- SHORT PROBLEM
Your task is to gather the lines below that hold the string "part".

- DATA SEGMENT

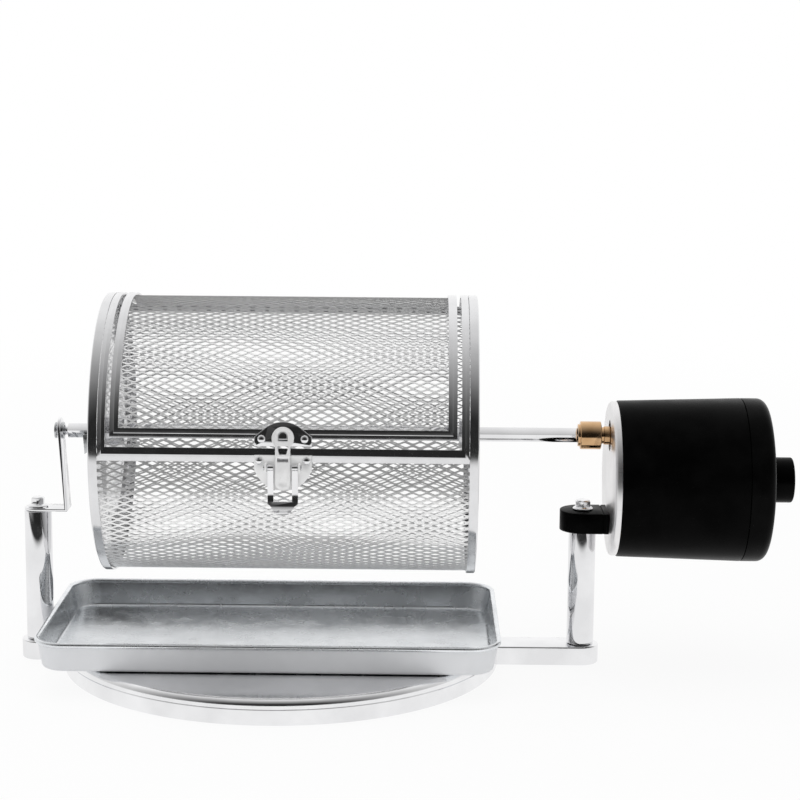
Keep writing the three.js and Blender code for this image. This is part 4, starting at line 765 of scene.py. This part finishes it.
def latch_link():
    """The link: a bent strip with a round head pierced for the hook, a neck, and a tongue with a dimple."""

    def head_line(height):
        """Where the leaning upper part of the strip is at a height."""
        along = (height - LINK_OUT * sin(LINK_LEAN)) / cos(LINK_LEAN)
        return -LINK_OUT * cos(LINK_LEAN) + along * sin(LINK_LEAN)

    def through(radius, height):
        level = AXIS_HEIGHT + height
        return round_cutter(radius, (0, -LATCH_CUT[0], level), (0, -LATCH_CUT[1], level), sides=64)

    def block(half, low, high):
        return box_cutter(
            (-half, -LATCH_CUT[1], AXIS_HEIGHT + low), (half, -LATCH_CUT[0], AXIS_HEIGHT + high)
        )

    head, head_height = LINK_HEAD
    tongue, tongue_end = LINK_TONGUE
    top = head_height + head + MM
    bend_out, bend_height = LINK_BEND
    line = [
        (-bend_out, tongue_end - MM), (-bend_out, bend_height), (head_line(LINK_FOLD), LINK_FOLD),
        (head_line(top), top),
    ]
    strips = len(line) - 1
    bpy.ops.mesh.primitive_grid_add(x_subdivisions=1, y_subdivisions=strips, size=1, rotation=(pi / 2, 0, 0))
    piece = named("latch_link_strip")
    piece.scale = (2 * head + MM, 1, 1)
    place_in_mesh(piece)
    with editing(piece):
        for row, (out, height) in enumerate(line):
            level = row / strips - 0.5
            pick(piece, lambda c: abs(c.z - level) < NEAR)
            pulled((0, out, height - level))
    modify(piece, "SOLIDIFY", thickness=LINK_SHEET, offset=0, use_even_offset=True)
    drum_place(tidy_faces(piece))
    outline = joined(
        through(head, head_height), block(tongue, tongue_end + tongue, head_height),
        through(tongue, tongue_end + tongue),
    )
    modify(piece, "BOOLEAN", object=outline, operation="INTERSECT", solver="EXACT")
    bpy.data.objects.remove(outline)
    arch, arch_low, arch_high = LINK_ARCH
    narrow, wide, neck_low, neck_high = LINK_NECK
    neck = block(wide / 2, neck_low, neck_high)
    with editing(neck):
        pick(neck, lambda c: c.z < AXIS_HEIGHT + neck_low + NEAR)
        bpy.ops.transform.resize(value=(narrow / wide, 1, 1), center_override=(0, 0, AXIS_HEIGHT))
    head_face = (
        0, head_line(head_height) - LINK_SHEET / 2 * cos(LINK_LEAN),
        AXIS_HEIGHT + head_height + LINK_SHEET / 2 * sin(LINK_LEAN),
    )
    bpy.ops.mesh.primitive_torus_add(
        major_radius=LINK_GROOVE[0], minor_radius=LINK_GROOVE[1], major_segments=64, minor_segments=8,
        location=head_face, rotation=(pi / 2 - LINK_LEAN, 0, 0),
    )
    groove = place_in_mesh(named("cutter"))
    ball, dip = LINK_DIMPLE
    bpy.ops.mesh.primitive_uv_sphere_add(
        segments=64, ring_count=48, radius=ball,
        location=(0, -bend_out - LINK_SHEET / 2 - ball + dip, AXIS_HEIGHT + tongue_end + tongue),
    )
    dimple = place_in_mesh(named("cutter"))
    hollowed(
        piece, joined(block(arch, arch_low, arch_high), through(arch, arch_high)), neck,
        block(LINK_SLOT[0], -LINK_SLOT[1], LINK_SLOT[1]), groove, dimple,
    )
    round_edges(piece, FINE_EDGE)
    # The link wears the near-white latch finish: painted brightness for the strong light on it
    stand_for("latch_link", piece, finish="latch_painted_bright")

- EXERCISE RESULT
Keep writing the three.js and Blender code for this image. This is part 4, starting at line 765 of scene.py. This part finishes it.
        """Where the leaning upper part of the strip is at a height."""